Familienerbe ist das Gepäck, das so gut wie jeder mit sich herum trägt. Manche machen es sich leichter damit, manche bekommen Rücken davon. Und später Gerichtstermine. Wer den Begriff „Familienerbe“ googelt, landet sofort auf Anwaltsseiten. Redet ihr noch oder erbt ihr schon? Leider geschieht es ja nicht selten, dass die Hinterlassenschaft der Eltern einen regelrechten Krieg unter den Kindern nach sich zieht. Scham, Gier, Neid, das sind die Ursachen.

Laut Statistik verliert über die Hälfte aller Erblasser zu Lebzeiten gegenüber den Nachfahren kein Wort über das Testament – aus Scham. Und weil so gut wie jeder Mensch unter zu wenig Aufmerksamkeit leidet, kommt spätestens bei der Testamentseröffnung der Neid ins Spiel. Alle anderen haben mehr, das fängt bei den Geschwistern an. Also zofft man sich um das Fotoalbum und das schöne Geschirr. Oder um die Immobilie, das ist dann die Gier.

Die Deutschen erben nicht schlecht: Einer Schätzung der Hans-Böckler-Stiftung von 2017 zufolge beträgt das Gesamtvolumen hierzulande jährlich bis zu 400 Milliarden Euro. 2018 betrugen alleine die Erbschafstssteuereinnahmen 5,7 Milliarden Euro. So haben auch die was davon, die persönlich nichts erben. Hoffen wir mal, dass Schulen und der öffentliche Nahverkehr davon profitieren.

Manche Erbstücke lassen sich nicht mit Gold aufwiegen

Mein Vater und seine Geschwister haben von ihrer Mutter eine Pappschachtel mit Briefen, Fotos und Dokumenten geerbt. Darin lag ein kleiner Zettel, den mein damals siebenjähriger Vater auf Bitten meiner Oma für den Großvater auf dem Küchentisch hinterließ, am 1. September 1939.

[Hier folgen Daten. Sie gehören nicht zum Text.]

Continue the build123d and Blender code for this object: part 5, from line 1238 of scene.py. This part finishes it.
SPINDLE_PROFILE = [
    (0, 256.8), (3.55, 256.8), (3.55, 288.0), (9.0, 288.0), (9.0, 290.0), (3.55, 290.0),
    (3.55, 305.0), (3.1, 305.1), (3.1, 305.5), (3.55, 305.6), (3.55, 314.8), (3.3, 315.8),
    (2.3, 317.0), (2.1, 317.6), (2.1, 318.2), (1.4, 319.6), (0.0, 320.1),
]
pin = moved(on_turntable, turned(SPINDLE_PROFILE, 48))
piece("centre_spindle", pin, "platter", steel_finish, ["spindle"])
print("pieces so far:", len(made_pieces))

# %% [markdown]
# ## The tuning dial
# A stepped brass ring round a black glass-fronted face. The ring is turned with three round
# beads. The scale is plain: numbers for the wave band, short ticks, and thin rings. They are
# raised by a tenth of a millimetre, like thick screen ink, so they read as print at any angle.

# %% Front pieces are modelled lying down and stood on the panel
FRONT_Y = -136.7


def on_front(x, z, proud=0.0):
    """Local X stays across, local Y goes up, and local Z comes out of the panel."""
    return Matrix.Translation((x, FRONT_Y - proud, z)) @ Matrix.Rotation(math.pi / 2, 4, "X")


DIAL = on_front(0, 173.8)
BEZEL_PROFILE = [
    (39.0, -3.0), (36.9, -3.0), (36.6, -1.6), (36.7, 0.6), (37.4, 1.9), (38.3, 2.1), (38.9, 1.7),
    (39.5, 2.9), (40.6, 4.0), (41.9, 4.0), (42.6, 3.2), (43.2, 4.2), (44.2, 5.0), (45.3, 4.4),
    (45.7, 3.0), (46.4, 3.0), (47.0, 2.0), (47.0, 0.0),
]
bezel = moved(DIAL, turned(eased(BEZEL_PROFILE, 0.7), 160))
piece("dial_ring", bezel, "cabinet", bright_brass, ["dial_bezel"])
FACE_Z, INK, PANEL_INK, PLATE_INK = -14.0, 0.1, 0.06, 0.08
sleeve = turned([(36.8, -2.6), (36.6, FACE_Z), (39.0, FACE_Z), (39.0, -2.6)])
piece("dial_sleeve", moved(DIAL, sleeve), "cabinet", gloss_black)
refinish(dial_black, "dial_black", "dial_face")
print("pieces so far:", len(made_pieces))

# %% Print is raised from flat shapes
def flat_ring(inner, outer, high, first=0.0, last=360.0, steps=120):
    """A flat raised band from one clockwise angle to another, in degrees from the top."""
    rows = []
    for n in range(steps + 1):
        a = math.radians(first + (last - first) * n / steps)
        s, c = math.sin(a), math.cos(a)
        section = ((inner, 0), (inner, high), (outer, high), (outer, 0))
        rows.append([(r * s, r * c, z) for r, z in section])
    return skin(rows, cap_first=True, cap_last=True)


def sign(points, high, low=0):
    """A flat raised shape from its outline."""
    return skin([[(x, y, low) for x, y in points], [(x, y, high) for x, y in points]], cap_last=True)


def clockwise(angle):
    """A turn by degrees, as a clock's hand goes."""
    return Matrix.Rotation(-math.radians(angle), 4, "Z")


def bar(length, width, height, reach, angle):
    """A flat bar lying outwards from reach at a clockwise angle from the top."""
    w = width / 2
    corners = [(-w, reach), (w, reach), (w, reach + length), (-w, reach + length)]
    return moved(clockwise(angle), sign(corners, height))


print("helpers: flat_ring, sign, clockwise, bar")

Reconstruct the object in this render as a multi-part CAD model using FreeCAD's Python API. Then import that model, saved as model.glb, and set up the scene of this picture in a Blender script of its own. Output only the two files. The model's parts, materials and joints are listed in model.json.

„Lieber Vater“, steht da in ordentlicher Sütterlinschrift, „wir müssen fort.“ Saarbrücken lag im deutsch-französischen Grenzgebiet, die Stadt wurde zwei Mal im Krieg evakuiert, jeweils binnen Stunden. Nur die Arbeiter der Burbacher Hütte mussten bleiben.

Wir müssen fort: Die Peitzens haben die Evakuierung und den Krieg überlebt. Mein Großvater hat den Zettel aufgehoben, meine Großmutter tat ihn in die Schachtel, mein Vater vermachte ihn kürzlich dem Stadtarchiv. Im Frühjahr lag der Zettel in einer Ausstellung über Burbach in einer Vitrine. Manche Erbstücke lassen sich nicht mit Gold aufwiegen.